No post de 14 de Julho 2016, tratamos de ilustrar como o
Executivo deveria assegurar as interligações sectoriais dos investimentos
públicos em Angola, por formas a garantir o que temos chamado neste blog de efeito multiplicativo. Na
reflexão de hoje vamos tratar de apresentar um exemplo concreto, olhando para o
caso do relançamento da indústria têxtil angolana.
Num artigo com o título “Indústria: Têxtil reabilitado”[1]
de 30 de Agosto de 2016 publicado numa das revistas editadas em Luanda encontramos
alguns dados interessantes sobre o processo de reabilitação da indústria têxtil
nacional. No artigo podemos ver, por exemplo, que esse processo de reabilitação
ficou orçado em 1.2 mil milhões de dólares e que foi financiado pelo Japão. A
agora Nova Textang em Luanda custou 235 milhões de dólares, a Satec no Dondo,
Kwanza Norte 480 milhões de dólares e por último a África Têxtil em Benguela
410 milhões de dólares norte-americanos. Notamos igualmente que pensou-se em
quase tudo, uma vez que fica-se a saber que cada fábrica irá servir um segmento
distinto do mercado evitando assim a concorrência entre si (o que talvez fosse
benéfico), que estas 3 fábricas vão satisfazer cerca de 70% da procura interna
e espera-se que 30% do total da sua capacidade produtiva seja direccionado para
a exportação (presumimos que 30% da procura interna será satisfeita ou por
outras fábricas ou via importação). Por último o artigo nos indica que existem
já contactos feitos a nível dos mercados internacionais de referência.
Contudo, demos conta que o que foi ‘esquecido’ foi a
matéria-prima para essas fábricas, o algodão, que terá que ser importado para o
primeiro ano de actividade, como nos indica o artigo, mas acreditamos que se
possa continuar a importar até que internamente se consiga satisfazer a demanda
anual, apresentada igualmente no artigo, de 20 mil toneladas ano.

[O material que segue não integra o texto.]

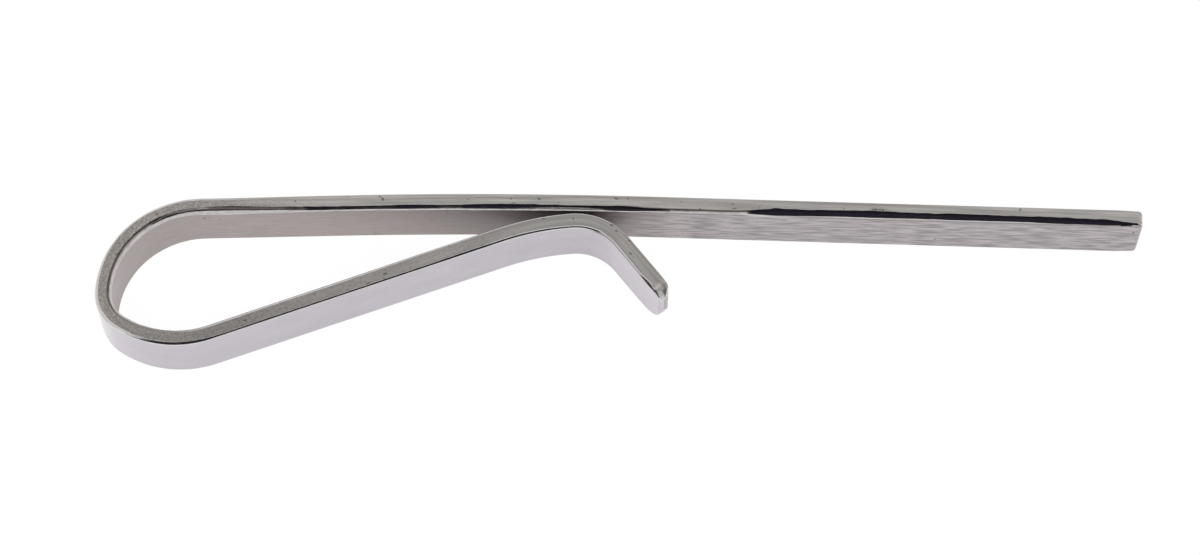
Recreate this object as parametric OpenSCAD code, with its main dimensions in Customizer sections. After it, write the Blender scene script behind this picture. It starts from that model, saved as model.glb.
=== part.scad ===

A luz deste facto vale perguntar: Por que razão não se articulou o processo de reabilitação dessas fábricas
com o relançamento da produção local de algodão? Isto dito de outra forma, por que razão a agricultura não serviu de base para que a indústria fosse
verdadeiramente o factor decisivo? Sabe-se, através do artigo, que o
processo de reabilitação da África Têxtil em Benguela (a única que temos dados
no artigo) começou em 2012 e terminou em 2014. Podemos especular que se tivesse
havido uma melhor articulação sectorial, talvez, no momento do arranque dessas
unidades fabris Angola já teria alguma produção de algodão e quiçá pouparia
cambiais evitando a importação de algodão.
Neste blog já
argumentamos a necessidade de Angola ter uma política industrial selectiva (ver por exemplo os post de 1 de Março 2015 e de 19 de Fevereiro 2016). Mas hoje, a luz do que já foi acima
apresentado, acreditamos que Angola, seguindo o exemplo do que fizeram países
como a Singapura, Rwanda, Coreia do Sul, deveria ter uma estrutura que, como nos sugere o historiador económico
Alexander Gerschenkron, faça a mesma
função, que a estrutura denominada
Economic Development Board, tem feito/fez nesses países que foi de centralizar e coordenar todas as actividades de desenvolvimento evitando assim um
erro como o que agora se assiste na reabilitada indústria têxtil nacional.
Sabemos que existe um projecto de produção de algodão na região do Kwanza-Sul e
que muito recentemente houve uma mesa redonda que concluiu que Malanje reúne
condições para o cultivo de algodão. Isso parece remeter-nos a filosófica
questão do ‘ovo e a galinha, quem veio primeiro?’ Mas podemos dizer que para
este caso concreto as duas acções i.e. o processo de reabilitação e o
relançamento da cultura do algodão deveriam ocorrer em simultâneo.
Em jeito de conclusão pode-se dizer que para o caso da
reabilitação da indústria têxtil em Angola houve uma certa desarticulação
sectorial que poderia ter sido evitada, com ganhos rápidos para o país, caso
houvesse uma entidade que chama-se a si a função
de coordenar toda a actividade
de desenvolvimento assegurando a tão desejada interligação sectorial (a
indústria a receber matéria-prima da agricultura e outros a fornecerem serviços
como fertilizantes, equipamentos ao sector agrícola). Enfim, ter-se-ia criado
facilmente um circulo virtuoso que com esse encontro recente de Malanje, talvez
venha a se materializar. Colocado desta forma vale perguntar aos experts “até quando errare humanun est”?